The IPO is priced in the range of ₹1,865 to ₹1,960 per share. The lot size for retail investors is set at seven equity shares, meaning the minimum investment would be the cost of one lot, which equals seven shares at the price within the price band.
How big is the Hyundai Motor India IPO, and what is its significance?
The Hyundai Motor India IPO is one of the largest in Indian stock market history, raising a total of ₹27,856 crore. This IPO marks the first major offering by an Indian automaker since Maruti Suzuki India went public in 2003. Hyundai’s parent company, Hyundai Motor Company of South Korea, is launching this IPO after more than two decades of operations in India.
Is the entire Hyundai IPO an Offer for Sale (OFS)?
Yes, the Hyundai Motor India IPO is entirely an Offer for Sale (OFS). This means that the shares being sold belong to the promoters, and no new funds will be raised for the Indian entity. The proceeds from the sale will go to the South Korean parent company, rather than staying within Hyundai Motor India.

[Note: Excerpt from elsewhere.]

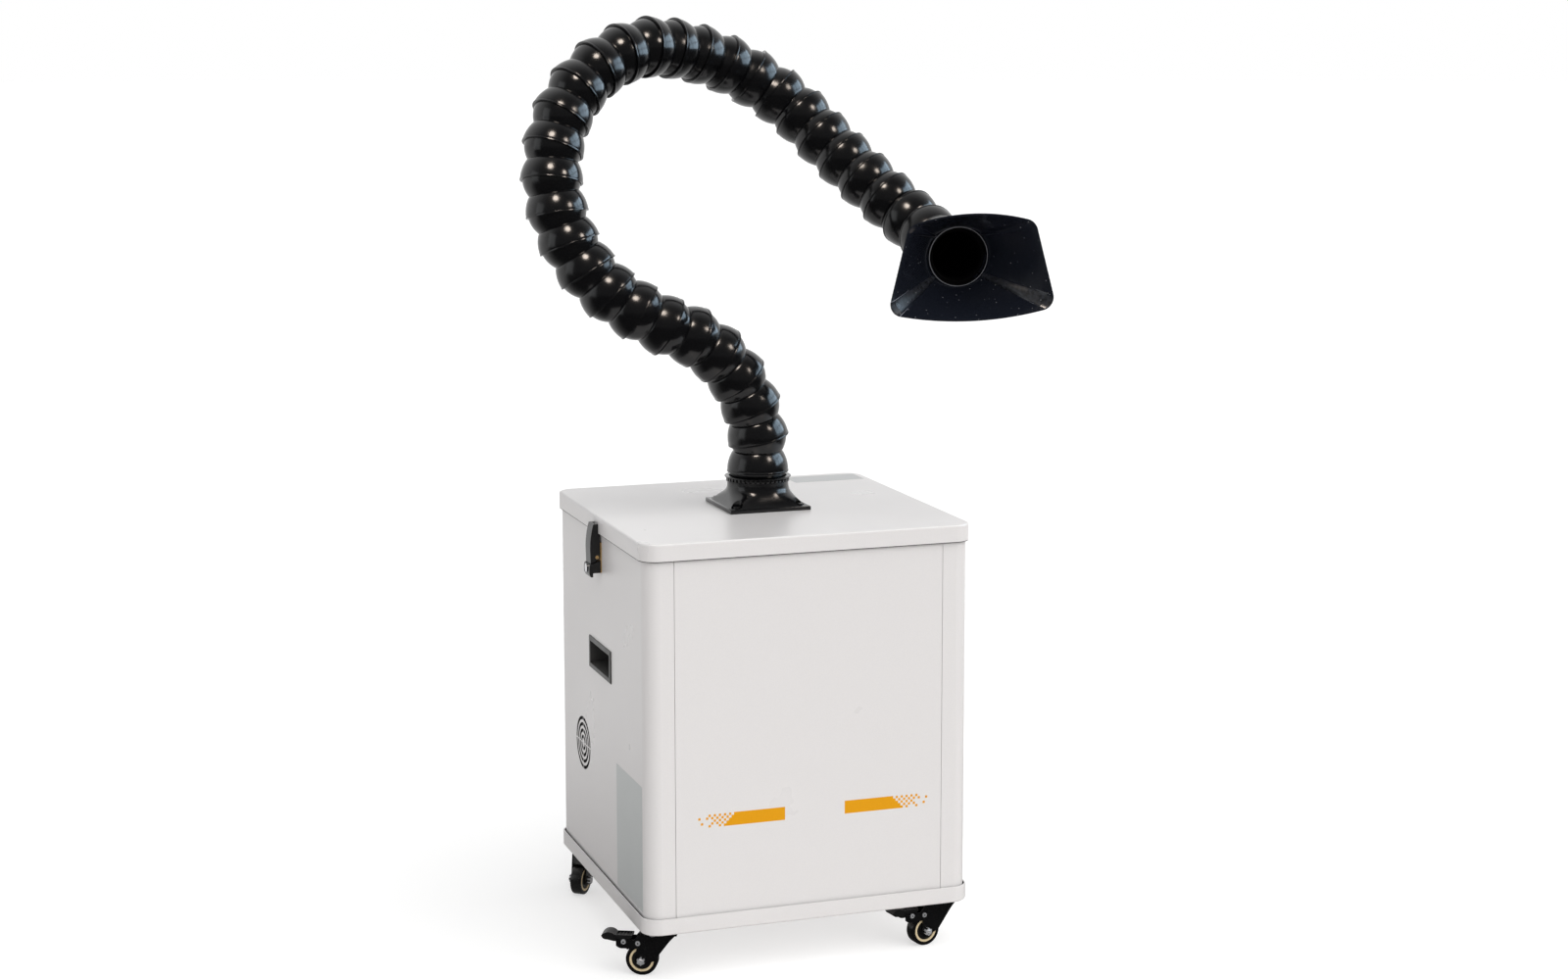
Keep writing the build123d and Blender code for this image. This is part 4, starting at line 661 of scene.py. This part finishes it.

Why has Hyundai’s GMP been falling?
The decline in Hyundai’s GMP can be attributed to several factors:
Offer for Sale (OFS) Structure: Since the IPO is fully an OFS, the Indian entity will not receive any proceeds, making some investors cautious.
Rich Valuations: Some market experts believe that Hyundai’s IPO is fully priced, which may limit the upside potential for short-term investors.
Market Volatility: Recent market fluctuations and concerns about liquidity have also impacted investor sentiment, contributing to the decline in GMP.
How do I apply for the Hyundai Motor India IPO?
You can apply for the Hyundai Motor India IPO through:
Online through a Demat account via platforms like Zerodha, Groww, or Paytm Money.
Offline by submitting a physical application form through your stockbroker or bank. Ensure you have sufficient funds in your linked bank account to complete the transaction.
What is the expected listing date of Hyundai Motor India shares?
The shares of Hyundai Motor India are expected to be listed on the NSE and BSE on October 25, 2024. However, the listing date is subject to change based on subscription and allotment processes.